The value of the cosmological and astrophysical parameters of a given grid can be found as

grid_number = 821
params_map  = params[map_number]


## Symmetries

Each 2D map and 3D grid from CMD has a set of labels associated to it: two cosmological parameters and four astrophysical parameters (only in the case of data from IllustrisTNG and SIMBA simulations). These labels will remain the same if

• rotations

• translations

• parity

transformations are applied to the data.

Another important thing to take into account is that the data is periodic in all dimensions. For instance, in the case of 2D maps

import numpy as np

# name of the file
fmaps = 'Maps_HI_IllustrisTNG_LH_z=0.00.npy'

# take the map number 36
map_HI = maps_HI[36]

# the pixel map_HI[45,89] is adjacent to the pixel map_HI[46,89]
# the pixel map_HI[145,99] is adjacent to the pixel map_HI[145,98]
# the pixel map_HI[76,0] is adjancent to the pixel map_HI[76,255]
# the pixel map_HI[255,12] is adjancent to the pixel map_HI[0,12]


Note

When using convolutional neural networks, one can take advantage of this property by using periodic padding.

## Matching data

There are several ways to match CMD.

1. The 2D maps and 3D grids can be matched across fields within the same simulation type. For instance, the maps number 2786 of the files Maps_ne_IllustrisTNG_LH_z=0.0.npy and Maps_B_IllustrisTNG_LH_z=0.0.npy represent the same region of the same simulation. The only difference is that the first map will show the electron abundance while the second shows the magnetic fields. The same thing applies to the 3D grids. For instance, the grids number 621 of the files Grids_HI_SIMBA_LH_128_z=0.0.npy and Grids_Mgas_SIMBA_LH_128_z=0.0.npy represent the same volume of the same simulation with the only difference that the first grid shows the neutral hydrogen mass density while the second contains the gas density.

Warning

This matching only applies to data within the same simulation. E.g. the files Maps_Mcdm_IllustrisTNG_LH_z=0.0.npy do not have any correspondence with the maps in the file Maps_Mtot_SIMBA_LH_z=0.0.npy.

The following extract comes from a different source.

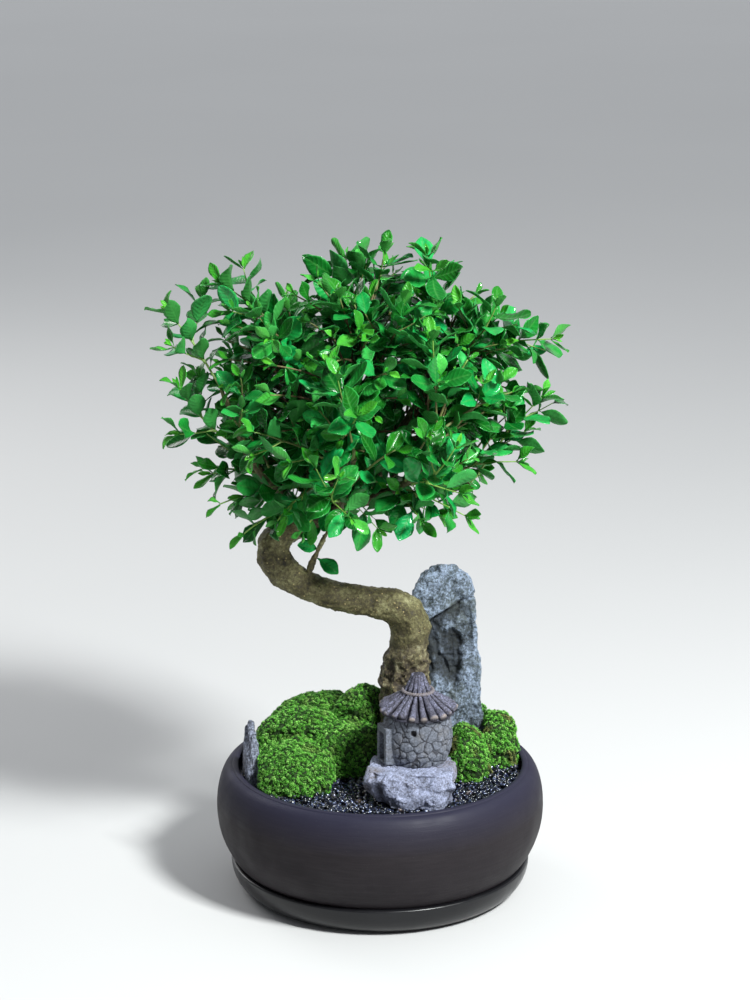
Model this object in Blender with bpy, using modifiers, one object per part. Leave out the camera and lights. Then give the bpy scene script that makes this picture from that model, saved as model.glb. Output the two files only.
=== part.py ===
"""A small-leaf privet bonsai in a round clay pot, dressed with moss, black gravel, stones and a toy hut.

Metres, +Z up. The origin is the centre of the saucer's underside and +Z is the pot's axis.
The front of the planting faces -Y. The pieces rest on each other, with GAP between them:
saucer, pot, drain screen, soil, gravel, then the moss, the stones and the hut. The trunk and
the standing stone go down through the gravel into the soil. Each leafy spray is one twig with
its side twigs and leaves, and starts at the bark of a limb.
"""

import math
import random

import bmesh
import bpy
from mathutils import Matrix, Vector
from mathutils.bvhtree import BVHTree

# Clearance between pieces that touch.
GAP = 0.0003

# Saucer.
SAUCER_CLEARANCE = 0.0004
SAUCER_HEIGHT = 0.0200
SAUCER_FOOT = 0.0860
SAUCER_FLOOR = 0.0060
SAUCER_WALL = 0.0048

# Pot. Heights are above the underside of its foot.
POT_RADIUS = 0.1100
MOUTH_RADIUS = 0.0953
POT_HEIGHT = 0.0791
BELLY_HEIGHT = 0.0503
POT_FOOT = 0.0700
POT_WALL = 0.0065
POT_FLOOR = 0.0080
LIP_WIDTH = 0.0040
FOOT_RECESS = 0.0025
FOOT_RING = 0.0090
DRAIN_RADIUS = 0.0100
SCREEN_SIDE = 0.0300
SCREEN_BAR = 0.0012
SCREEN_CELLS = 4
TURN_STEPS = 32
ARC_POINTS = 5

# Planting levels, below the pot's lip.
GRAVEL_BELOW_LIP = 0.0054
GRAVEL_DEPTH = 0.0060

# Trunk: centre of the root crown, depth of the root in the soil and the bends above the gravel,
# each bend as (x, y, height above the gravel, radius).
TRUNK_X, TRUNK_Y = 0.0167, 0.0060
ROOT_DEPTH = 0.0300
ROOT_TIP_RADIUS = 0.0090
CROWN_RADIUS = 0.0195
TRUNK_SIDES = 12
TRUNK_BENDS = (
    (0.0167, 0.0060, 0.0200, 0.0172),
    (0.0163, 0.0062, 0.0420, 0.0152),
    (0.0158, 0.0060, 0.0600, 0.0158),
    (0.0170, 0.0052, 0.0740, 0.0146),
    (0.0188, 0.0044, 0.0860, 0.0130),
    (0.0208, 0.0036, 0.0980, 0.0135),
    (0.0172, 0.0026, 0.1085, 0.0132),
    (0.0070, 0.0012, 0.1150, 0.0120),
    (-0.0130, -0.0018, 0.1188, 0.0099),
    (-0.0270, -0.0036, 0.1222, 0.0098),
    (-0.0400, -0.0050, 0.1260, 0.0094),
    (-0.0530, -0.0060, 0.1322, 0.0098),
    (-0.0636, -0.0056, 0.1395, 0.0112),
    (-0.0700, -0.0040, 0.1490, 0.0116),
    (-0.0700, -0.0018, 0.1585, 0.0110),
    (-0.0640, 0.0006, 0.1660, 0.0102),
    (-0.0540, 0.0032, 0.1700, 0.0096),
    (-0.0420, 0.0056, 0.1745, 0.0084),
    (-0.0300, 0.0076, 0.1800, 0.0070),
)

# Limbs, each as points (x, y, height above the gravel), then its radius at the trunk and at its end.
LIMB_SIDES = 6
LIMBS = (
    ("right", ((-0.036, 0.007, 0.177), (-0.014, 0.002, 0.186), (0.012, -0.004, 0.190),
               (0.038, -0.008, 0.194), (0.060, -0.010, 0.202)), 0.0058, 0.0020),
    ("right_up", ((-0.032, 0.007, 0.179), (-0.012, 0.010, 0.198), (0.010, 0.012, 0.226),
                  (0.028, 0.012, 0.256), (0.040, 0.010, 0.284)), 0.0055, 0.0018),
    ("middle", ((-0.030, 0.008, 0.178), (-0.030, 0.000, 0.202), (-0.022, -0.010, 0.232),
                (-0.016, -0.014, 0.264), (-0.012, -0.012, 0.294)), 0.0056, 0.0018),
    ("left", ((-0.044, 0.005, 0.174), (-0.062, -0.004, 0.192), (-0.080, -0.012, 0.212),
              (-0.092, -0.014, 0.236), (-0.100, -0.012, 0.260)), 0.0048, 0.0017),
    ("left_up", ((-0.034, 0.007, 0.178), (-0.044, 0.014, 0.204), (-0.054, 0.016, 0.234),
                 (-0.058, 0.014, 0.264), (-0.058, 0.010, 0.290)), 0.0050, 0.0017),
    ("back", ((-0.032, 0.008, 0.179), (-0.028, 0.030, 0.194), (-0.026, 0.048, 0.216),
              (-0.022, 0.058, 0.246), (-0.018, 0.062, 0.272)), 0.0050, 0.0017),
    ("back_right", ((-0.030, 0.008, 0.180), (-0.006, 0.026, 0.194), (0.018, 0.042, 0.210),
                    (0.038, 0.050, 0.234)), 0.0044, 0.0016),
    ("front", ((-0.032, 0.006, 0.178), (-0.026, -0.018, 0.188), (-0.022, -0.040, 0.206),
               (-0.016, -0.054, 0.230)), 0.0044, 0.0016),
    ("front_right", ((-0.014, 0.002, 0.186), (0.008, -0.024, 0.200), (0.026, -0.042, 0.220),
                     (0.036, -0.050, 0.246)), 0.0036, 0.0015),
    ("back_left", ((-0.050, 0.004, 0.171), (-0.070, 0.022, 0.182), (-0.084, 0.036, 0.200),
                   (-0.090, 0.042, 0.224)), 0.0040, 0.0015),
    ("low", ((-0.049, -0.007, 0.131), (-0.045, -0.010, 0.146), (-0.039, -0.013, 0.160),
             (-0.034, -0.018, 0.172)), 0.0026, 0.0015),
)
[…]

1. The 3D grids can be matched across resolution within the same field and redshift. For instance, the grids number 167 of the files Grids_Vcdm_SIMBA_LH_128_z=1.0.npy and Grids_Vcdm_SIMBA_LH_256_z=1.0.npy represent exactly the same field over the same volume with the only difference that the first contains $$128^3$$ voxels while the second has $$256^3$$ voxels. Knowing this mapping is important for the Superresolution application.

2. The 2D maps and 3D grids can be matched between (magneto-)hydrodynamic and N-body simulations. For instance, the maps number 7413 of the files Maps_Mtot_IllustrisTNG_LH_z=0.0.npy and Maps_Mtot_Nbody_IllustrisTNG_LH_z=0.0.npy represent the same region of the same field (total matter), with the only difference that the first map was generated from an IllustrisTNG magneto-hydrodynamic simulation while the second one is from a gravity-only N-body simulation. Knowing this mapping is important to be able to quantify that impact of astrophysical processes on a given task.

Warning

This mapping only applies to the total matter field.

1. The 3D grids can be matched across cosmic time in both the (magneto-)hydrodynamic and the N-body simulations. For instance, the grids number 923 Grids_Vgas_SIMBA_LH_512_z=0.0.npy and Grids_Vgas_SIMBA_LH_512_z=2.0.npy represent the gas velocity of the same universe just at two different times: $$z=0$$ in the first grid and $$z=2$$ in the second grid.

Note

We do not recommend using the above time matching for the 2D maps. The reason is that in a simulation, particles will move with time, so particles that are in a given map at a given time may move to another map at a different time. While this is not a problem for the 3D grids, it may be a challenge for the 2D maps.

We note that the above three matchings can be combined. For instance, in the N-body to hydro application we want to find the mapping between the total matter from an N-body simulation and a given field from a (magneto-)hydrodynamic simulation. In this case, the grids number 714 of the files Grids_T_SIMBA_LH_256_z=0.0.npy and Grids_Mtot_Nbody_SIMBA_LH_256_z=0.0.npy represent the same region at redshift 0, the first grid will contain the gas temperature from the hydrodynamic simulation while the second is the total matter field from the equivalent N-body simulation.

## Storage

Each pixel of a 2D map and each voxel of a 3D grid is stored as a float, i.e. it occupies 4 bytes.

A single 2D map that has $$256^2$$ pixels will take $$256^2\times4=0.25$$ Mb. CMD is organized into files that contain 15,000 maps per field. Those files require 3.75 Gb. Since there are 27 of those files in CMD (13 for IllustrisTNG, 12 for SIMBA, and 1+1 for N-body), downloading all 2D maps from CMD requires ~100 Gb.

A single 3G grid with $$N^3$$ voxels will take $$N^3\times4$$ bytes, i.e. 8 Mb for $$N=128$$, 64 Mb for $$N=256$$, or 512 Mb for $$N=512$$. CMD is organized into files that contain 1,000 3D grids for each field. Each of those files will occupy 7.8 Gb ($$N=128$$), 62.5 Gb ($$N=256$$), and 500 Gb ($$N=512$$). All CMD files containing 3D grids at a given resolution and redshift will take 211 Gb, 1.65 Tb, and 13.2 Tb for $$N=128, 256, 512$$, respectively. All files at all redshifts and resolutions will take 75.2 Tb.